Le festival de nuages









mercredi 26 juin 2019

Une triste déception


A ma grande déception, Ritoulia a accouché d'un petit chien mort, qu'elle appelle en pleurant. Je suis allée aujourd'hui chez le vétérinaire: elle est en pleine forme, mais il n'y a pas d'autre petit chien à venir. C'était le seul, et il est mort. On m'a prescrit de l'antistress et un truc pour arrêter la lactation. J'ai passé trois jours difficiles dont une nuit presque sans sommeil.
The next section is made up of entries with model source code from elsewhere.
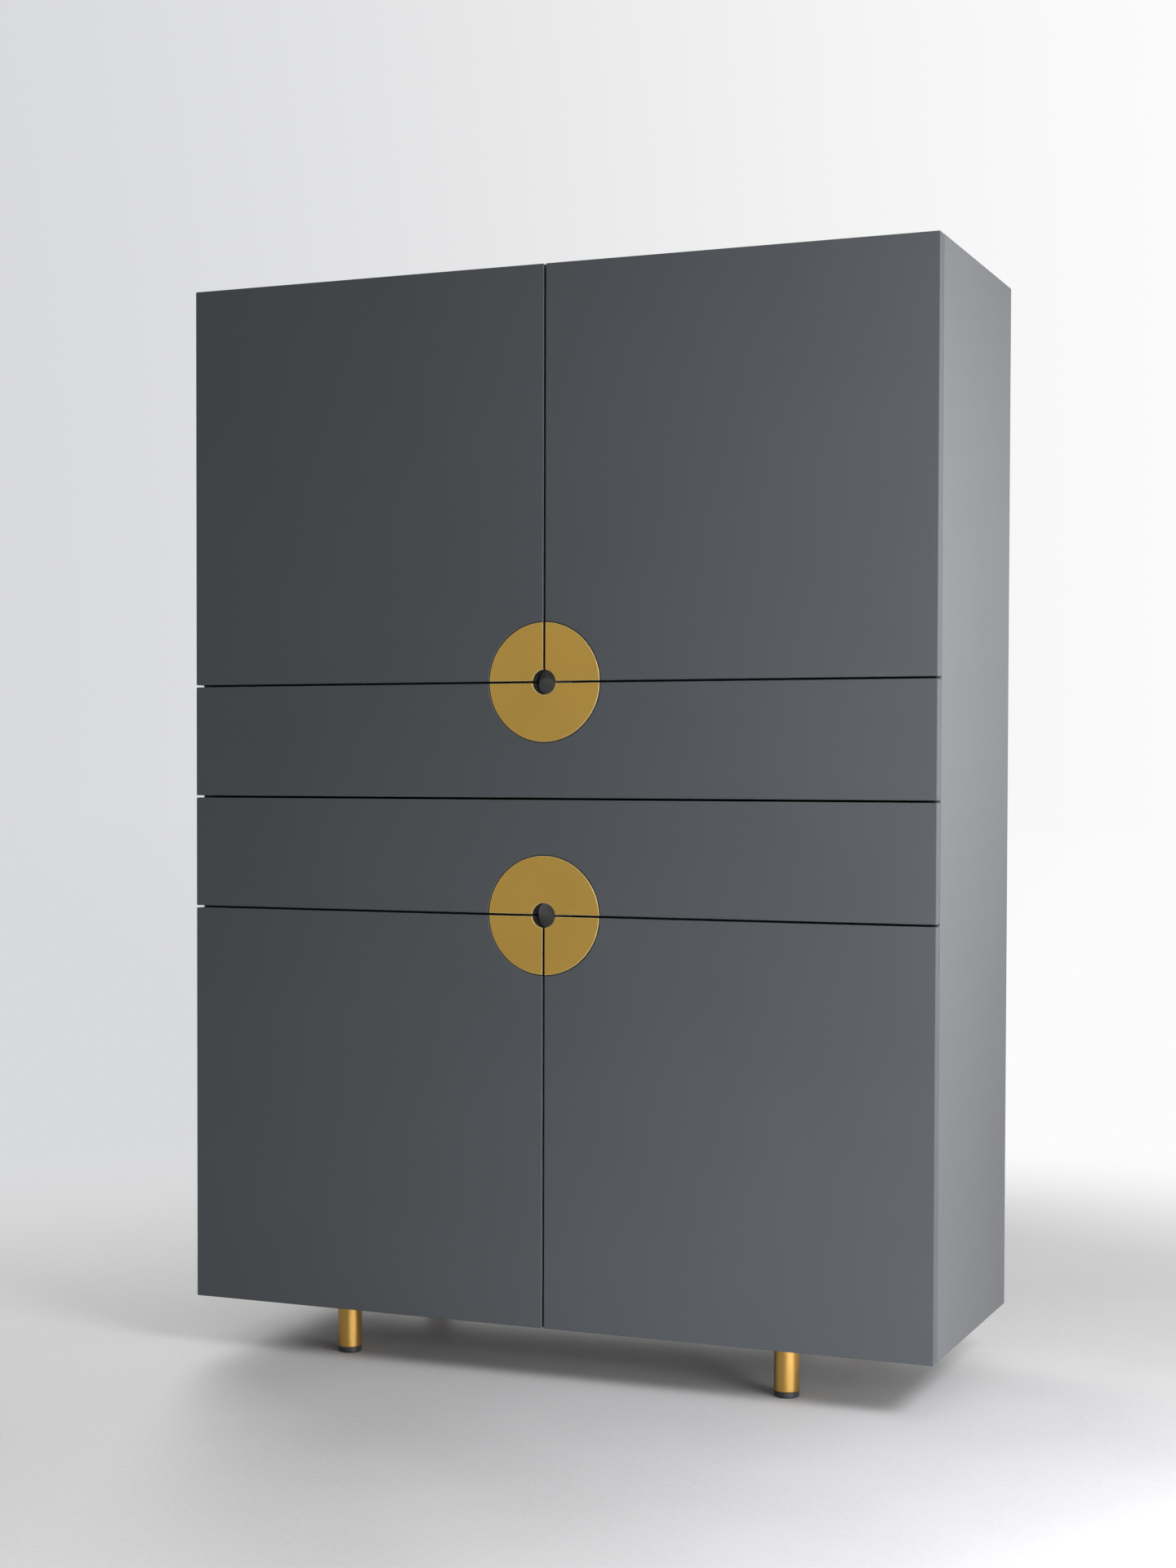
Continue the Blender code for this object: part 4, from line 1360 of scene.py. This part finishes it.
@dataclass
class Hinges:
    """The concealed hinges: a cranked arm on the side panel and a cup with its pin in the door.

    A screw is the radius and the height of its head.
    """

    cup_radius: float = 0.0175
    cup_wall: float = 0.0008
    cup_inset: float = 0.0142
    door_back: float = 0.0096
    cup_depth: float = 0.0127
    cup_round: float = 0.0025
    cup_steps: tuple[int, int] = (6, 6)
    cup_segments: int = 64
    mouth_gap: float = 0.0002
    mouth_steps: int = 16
    wing_width: float = 0.016
    wing_length: float = 0.056
    wing_thickness: float = 0.0008
    wing_corner: float = 0.005
    wing_steps: int = 6
    wing_edge: float = 0.00025
    seat: float = 0.0003
    screw_place: float = 0.0225
    pin_radius: float = 0.001
    pin_half: float = 0.0082
    pin_segments: int = 24
    knuckle_radius: float = 0.0019
    knuckle_half: float = 0.0035
    knuckle_edge: float = 0.0002
    knuckle_segments: int = 32
    bore_radius: float = 0.0012
    strap: float = 0.0025
    strap_width: float = 0.008
    strap_edge: float = 0.0004
    knee: float = 0.0205
    knee_round: float = 0.0009
    knee_steps: int = 5
    strap_end: float = 0.0206
    panel_face: float = 0.0133
    plate_thickness: float = 0.003
    plate_middle: float = 0.0486
    plate_depth: float = 0.018
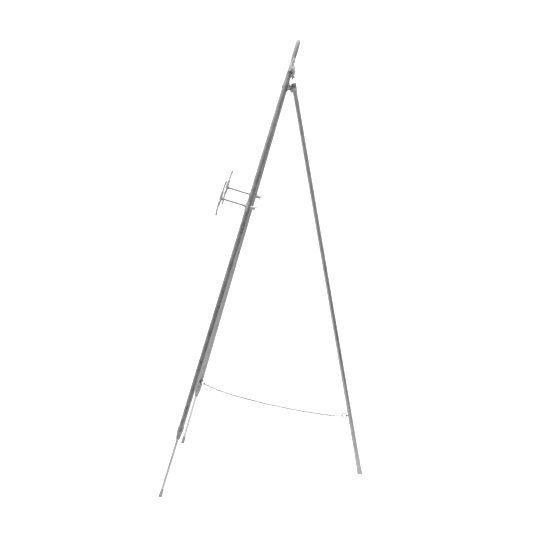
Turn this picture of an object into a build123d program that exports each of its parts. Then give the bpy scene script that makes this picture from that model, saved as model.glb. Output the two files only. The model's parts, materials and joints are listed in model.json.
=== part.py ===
"""Decorative metal tripod floor easel: a leaning front frame of two tubes with telescoping lower
rods, a hinged rear leg limited by a chain, two picture holders and a cast finial. Millimetres.

The easel faces -Y and stands on z = 0, with the origin at the middle of its footprint.
"""
from build123d import *
from math import asin, cos, degrees, pi, radians, sin, sqrt, tan
import os

# Overall size
overall_height = 1626.0
foot_spread = 620.0          # between the axes of the front legs, at the floor
frame_lean = 16.5            # of the front frame, degrees from upright
rear_lean = 9.7              # of the rear leg
leg_top_along = 1570.0       # up the front frame, to the top of its tubes
leg_top_spacing = 24.0       # between the tubes' axes up there

# Tubes and rods
tube_radius = 9.5
tube_bore = 8.4
rod_radius = 4.75
rear_radius = 8.0
rear_bore = 7.0
front_foot_radius = 6.2
rear_foot_radius = 9.2
fit_gap = 0.05               # radial, in a running fit
part_gap = 0.3               # between pieces that only pass each other

# Telescoping joint, measured along a front leg from the floor
collar_bottom = 220.0
collar_top = 268.0
tube_bottom = 242.0
rod_top = 600.0
foot_top = 30.0

# Rear hinge
hinge_along = 1519.0
hinge_behind = 17.6          # from the plane of the front tubes' axes to the hinge pin
leg_behind_pin = 15.0
pin_radius = 3.0

# Picture holders
holder_along = 1080.0
holder_reach = 98.0          # from the plane of the tubes' axes to the ornament's back
holder_radius = 3.25
ornament_half_height = 67.0

# Chain
front_ring_along = 288.0
rear_ring_height = 226.0
ring_radius = 9.6
ring_wire = 1.4
eye_radius = 3.2
eye_wire = 0.9
chain_radius = 3.2
# The hanging chain: distance from the front eye towards the rear eye, and drop below their line
chain_route = [(22, 6.5), (47, 12.5), (91, 19.5), (151, 24.5), (221, 27), (296, 27.5), (371, 26.5),
               (441, 23.5), (501, 19.5), (546, 15.5), (571, 12.5)]
chain_cuts = [3, 5, 7]       # a stretch of chain ends halfway from each of these points to the next

lean_sin, lean_cos = sin(radians(frame_lean)), cos(radians(frame_lean))
rear_sin, rear_cos = sin(radians(rear_lean)), cos(radians(rear_lean))
# From the line of the front feet: back to the hinge pin, up to it, and back to the rear foot
pin_back = hinge_along * lean_sin + hinge_behind * lean_cos
pin_up = hinge_along * lean_cos - hinge_behind * lean_sin
foot_depth = pin_back + leg_behind_pin / rear_cos + pin_up * rear_sin / rear_cos
# The feet are cut off level with the floor, so each reaches past its axis by this much
front_reach = front_foot_radius / lean_cos
rear_reach = rear_foot_radius / rear_cos
front_y = (front_reach - foot_depth - rear_reach) / 2
sides = {"left": -1, "right": 1}

# Frame plane: local x is X, local y runs up the frame, local z points out of its front
frame_plane = Plane(origin=(0, front_y, 0), x_dir=(1, 0, 0), z_dir=(0, -lean_cos, lean_sin))


def frame_point(x, along, ahead):
    return frame_plane.from_local_coords(Vector(x, along, ahead))


def leg_x(along):
    """Half the distance between the tubes' axes at a place up the frame."""
    top_half = leg_top_spacing / 2
    return top_half + (foot_spread / 2 - top_half) * (1 - along / leg_top_along)


def leg_plane(side):
    """Local z runs up a front leg from the floor, local x points ahead and local y towards +X."""
    foot = frame_point(side * leg_x(0), 0, 0)
    top = frame_point(side * leg_x(leg_top_along), leg_top_along, 0)
    return Plane(origin=foot, x_dir=frame_plane.z_dir, z_dir=top - foot)


def frame_length(along):
    """A distance up the frame, as the length along a front leg."""
    return along * leg_length / leg_top_along


leg_length = sqrt(leg_top_along**2 + (leg_x(0) - leg_x(leg_top_along)) ** 2)
splay = Vector(0, 1, 0).get_angle(Vector(leg_x(0) - leg_x(leg_top_along), leg_top_along, 0))

pin_centre = frame_point(0, hinge_along, -hinge_behind)
# Rear plane: its origin is the hinge pin, local x is X, local y points back and local z up the leg
rear_plane = Plane(origin=pin_centre, x_dir=(1, 0, 0), z_dir=(0, -rear_sin, rear_cos))
rear_axis = rear_plane * Pos(0, leg_behind_pin, 0)
rear_floor = -(pin_centre.Z + leg_behind_pin * rear_sin) / rear_cos
under_floor = Pos(0, 0, -50) * Box(2000, 2000, 100)


def turned(profile):
    """A solid of revolution about Z, from (radius, z) points."""
    return revolve(make_face(Plane.XZ * Polyline(*profile, close=True)), Axis.Z)


def pipe(outer, inner, low, high):
    return turned([(inner, low), (outer, low), (outer, high), (inner, high)])


def bar(radius, low, high):
    return Pos(0, 0, (low + high) / 2) * Cylinder(radius, high - low)


def cross_bar(radius, half_length):
    """A bar along X, about the origin."""
    return Rot(0, 90, 0) * Cylinder(radius, 2 * half_length)


def ring(radius, wire):
    return Torus(radius, wire)


def save(name, shape):
    shape.label = name
    export_step(shape, f"parts/{name}.step")


# ---------------------------------------------------------------- front legs
holder_drill = holder_radius + fit_gap
bracket_bolt_radius = 2.5
finial_screw_along = 1560.0
finial_screw_radius = 1.8
eye_shank_radius = 1.5


def drill(x, along, radius, low, high):
    """A bar square to the front frame, from low to high ahead of the tubes' axes."""
    return frame_plane * Pos(x, along, 0) * bar(radius, low, high)


def upper_tube(side):
    tube = leg_plane(side) * pipe(tube_radius, tube_bore, tube_bottom, leg_length)
    tube -= drill(side * leg_x(holder_along), holder_along, holder_drill, -20, 20)
    tube -= drill(side * leg_x(hinge_along), hinge_along, bracket_bolt_radius + fit_gap, -20, 20)
    screw_x = side * leg_x(finial_screw_along)
    tube -= drill(screw_x, finial_screw_along, finial_screw_radius + fit_gap, -20, 0)
    if side < 0:
        tube -= front_eye_plane * bar(eye_shank_radius + fit_gap, -5, 20)
    return tube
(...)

Elle aussi, et tout cela en vain, alors que j'avais une grande demande pour les chiots, et c'étaient des gens normaux que je connais, ma voisine Violetta par exemple...
Je devais rapporter mon ancien compteur électrique que l'on m'a changé et déclarer le nouveau, mais je n'osais pas laisser Rita. J'y étais allée une première fois tout de suite après le changement. Il y avait la queue et quelqu'un m'avait envoyé à l'autre bout de la ville, où l'on m'a réexpédiée d'où je venais. Puis le WE, puis un jour de flemme, puis l'affaire Rita. J'ai fait une tentative mardi, car on m'avait dit que j'avais le temps avant que la mise-bas ne se produisît. J'arrive devant la porte du bureau ad hoc: fermé ce jour pour "raisons techniques". Bon, me dis-je naïvement, je reviendrai plus tard. J'y suis passée aujourd'hui: fermé ce jour, pour raisons techniques. Les raisons techniques, c'est généralement très mauvais signe. Quand c'est un magasin, on peut être quasiment sûr qu'il ne rouvrira jamais.
Je suis allée au café français me remonter le moral avec un "rubis" (la tuerie à la mousse au chocolat avec gelée de framboises et écailles de chocolat craquant), alors que normalement, je ne mange plus du tout de sucre, à part sous forme de fruits, et je constate que si je n'ai pas maigri de façon spectaculaire, j'ai retrouvé une énergie que je croyais définitivement perdue. J'y ai vu Gilles et le pâtissier Didier qui voudrait faire du tourisme avec moi à travers les monastères orthodoxes, et d'abord la Trinité Saint Serge. Je sens que les commentaires ne seront pas tristes! Je pense l'emmener à Rostov, avec Martha, c'est vraiment à voir. Et à Souzdal, ce qui me permettra de renouveler mes stocks d'hydromel pétillant incomparable.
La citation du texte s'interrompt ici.